Сидоров собирал марки в детстве, потом перестал, а на шестом курсе вдруг снова начал. Вместе с Хаевым. Они соревновались в покупках разных серий советских марок. Особенно удачными у них обоих вышли новогодние коллекции: у каждого они были почти полными. Не хватало двух-трёх марок. Членам общества филателистов найти редкую марку было проще. По крайней мере, так тогда считалось. И Сидоров спорить не стал.
Электричкой они доехали до Подлипок, потом минут пятнадцать шли
пешком. Местное отделение общества филателистов располагалось в
жилом доме, вход со двора. Внутри никого не было, кроме
председателя, пожилого низенького худощавого человечка.
— Второй, самое, час вас дожидаюсь, — объявил он. — Ну, самое,
расскажите, почему решили вступить к нам.
Сидоров с Хаевым коротко рассказали про своё увлечение.
Председатель взял их паспорта, записал в журнал, потом выписал
удостоверения, они заплатили членские взносы. Возникла пауза.
— А вот какая разница между линейной и гребенчатой зубчаткой? —
неожиданно спросил Хаев.
Председатель оживился.
– Линейные, они ведь как… Ты ложишь её… от так, и это… так – раз!

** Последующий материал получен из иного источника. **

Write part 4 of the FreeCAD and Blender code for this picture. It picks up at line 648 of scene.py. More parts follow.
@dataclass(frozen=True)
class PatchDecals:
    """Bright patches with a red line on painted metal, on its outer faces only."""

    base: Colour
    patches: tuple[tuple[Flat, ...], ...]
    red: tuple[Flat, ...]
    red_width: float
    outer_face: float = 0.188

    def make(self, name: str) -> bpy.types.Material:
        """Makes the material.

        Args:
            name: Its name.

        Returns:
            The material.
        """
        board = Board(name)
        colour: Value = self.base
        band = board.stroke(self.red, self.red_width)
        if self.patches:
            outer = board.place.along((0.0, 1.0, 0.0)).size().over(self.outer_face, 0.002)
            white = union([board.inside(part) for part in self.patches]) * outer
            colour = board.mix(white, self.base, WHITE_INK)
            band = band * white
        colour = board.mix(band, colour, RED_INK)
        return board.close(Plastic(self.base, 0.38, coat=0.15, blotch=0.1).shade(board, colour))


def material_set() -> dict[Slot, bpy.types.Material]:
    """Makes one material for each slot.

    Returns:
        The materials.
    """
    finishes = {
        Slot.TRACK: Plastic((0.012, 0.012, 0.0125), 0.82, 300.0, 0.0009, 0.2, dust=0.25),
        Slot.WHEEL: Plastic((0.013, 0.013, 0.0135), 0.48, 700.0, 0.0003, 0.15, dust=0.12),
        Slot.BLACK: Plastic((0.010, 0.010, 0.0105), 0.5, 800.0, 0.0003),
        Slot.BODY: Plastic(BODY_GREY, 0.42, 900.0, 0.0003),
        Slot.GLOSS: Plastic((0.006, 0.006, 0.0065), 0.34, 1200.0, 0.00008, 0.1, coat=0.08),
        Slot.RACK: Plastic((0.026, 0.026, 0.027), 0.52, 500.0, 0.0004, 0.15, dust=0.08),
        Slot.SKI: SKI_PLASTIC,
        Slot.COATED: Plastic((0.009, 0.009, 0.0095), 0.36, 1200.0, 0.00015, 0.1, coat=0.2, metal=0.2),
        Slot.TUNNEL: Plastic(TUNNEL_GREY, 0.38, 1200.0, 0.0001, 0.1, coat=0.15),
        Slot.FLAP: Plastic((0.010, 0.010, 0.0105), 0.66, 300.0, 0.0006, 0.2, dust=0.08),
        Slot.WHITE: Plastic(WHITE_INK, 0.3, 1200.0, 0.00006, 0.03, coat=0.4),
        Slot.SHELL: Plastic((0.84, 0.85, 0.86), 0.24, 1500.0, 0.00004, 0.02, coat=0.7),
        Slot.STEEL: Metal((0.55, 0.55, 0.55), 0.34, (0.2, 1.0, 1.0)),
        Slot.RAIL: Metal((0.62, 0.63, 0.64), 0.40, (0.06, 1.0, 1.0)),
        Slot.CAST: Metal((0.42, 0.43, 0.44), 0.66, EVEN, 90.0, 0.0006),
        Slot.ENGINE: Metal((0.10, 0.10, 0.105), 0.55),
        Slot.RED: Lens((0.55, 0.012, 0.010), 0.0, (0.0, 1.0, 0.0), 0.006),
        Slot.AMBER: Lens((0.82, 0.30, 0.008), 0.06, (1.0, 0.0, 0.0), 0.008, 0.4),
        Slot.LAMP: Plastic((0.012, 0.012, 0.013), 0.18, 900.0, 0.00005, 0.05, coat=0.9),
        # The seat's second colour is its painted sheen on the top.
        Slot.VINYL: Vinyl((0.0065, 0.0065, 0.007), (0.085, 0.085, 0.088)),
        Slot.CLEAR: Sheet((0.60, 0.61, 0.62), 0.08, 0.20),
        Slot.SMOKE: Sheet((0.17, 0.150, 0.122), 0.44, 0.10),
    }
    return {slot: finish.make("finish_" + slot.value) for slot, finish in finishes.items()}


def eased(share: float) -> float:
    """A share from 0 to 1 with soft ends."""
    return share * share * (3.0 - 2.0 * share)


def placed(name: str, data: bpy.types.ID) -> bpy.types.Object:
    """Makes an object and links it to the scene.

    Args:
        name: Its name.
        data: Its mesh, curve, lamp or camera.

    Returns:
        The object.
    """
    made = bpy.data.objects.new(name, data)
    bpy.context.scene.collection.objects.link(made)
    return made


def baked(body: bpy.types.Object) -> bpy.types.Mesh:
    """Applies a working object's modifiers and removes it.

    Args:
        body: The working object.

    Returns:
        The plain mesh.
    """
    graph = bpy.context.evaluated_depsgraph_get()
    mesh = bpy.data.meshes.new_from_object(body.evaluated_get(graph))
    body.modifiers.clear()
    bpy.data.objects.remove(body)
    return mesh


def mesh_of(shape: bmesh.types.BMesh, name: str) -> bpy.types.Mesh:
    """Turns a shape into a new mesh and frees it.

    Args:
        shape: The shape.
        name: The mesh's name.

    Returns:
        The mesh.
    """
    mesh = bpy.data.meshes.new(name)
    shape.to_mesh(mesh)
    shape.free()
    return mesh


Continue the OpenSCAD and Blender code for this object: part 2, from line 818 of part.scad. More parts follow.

раз! раз! – он стал мягко придавливать ребром ладони газетный
листок, валявшийся на столе, – и она… эцамое… так и выходит,
обычная. А гребенчатые – ооо, тут, понимаешь, совсем другое. Тут ты
её вот так вот, аккуратненько так, – он очертил пальцем на газете
прямоугольник, – а потом берёшь здесь, здесь и здесь. И дальше, –
он поднял руку и резко опустил, – ХАБАХ! Понял? О! Сначала – вот
так вот, а потом ХАБАХ! ХАБАХ!
Лицо председателя во время рассказа лучилось счастьем.
— Вы прям Цицерон, — не удержался Хаев.
— Ага, — согласился тот, — гребёнка — она такая.
Сидоров ничего не говорил. Он что было силы пытался не прыснуть со
смеху. Молча раскланявшись с председателем, вышел на улицу, Хаев за
ним, и там их прорвало. Они сели на ступеньки крыльца и захохотали,
заржали, заорали в голос «АААААА! Хабах!!!!»
Силы идти на станцию появились лишь минут через десять. Всю дорогу до Москвы и дальше в метро они то и дело снова разражались диким хохотом, не обращая внимания на окружающих. Распрощались на Курской, Сидоров поехал домой в Измайлово, а Хаев дальше по каким-то своим делам. Сидоров собирался почитать ксерокопии научных статей, которые накануне ему дал Профессор, он несколько раз пытался за них засесть, но до ночи не мог ничего делать, только смеяться. В конце концов он махнул рукой на это, выпил для крепости сна стопку водки и лёг спать.
Выражения «Да, гребёнка — она такая» и «Хабах!» стали их с Хаевым стандартом оценки ораторов-самородков.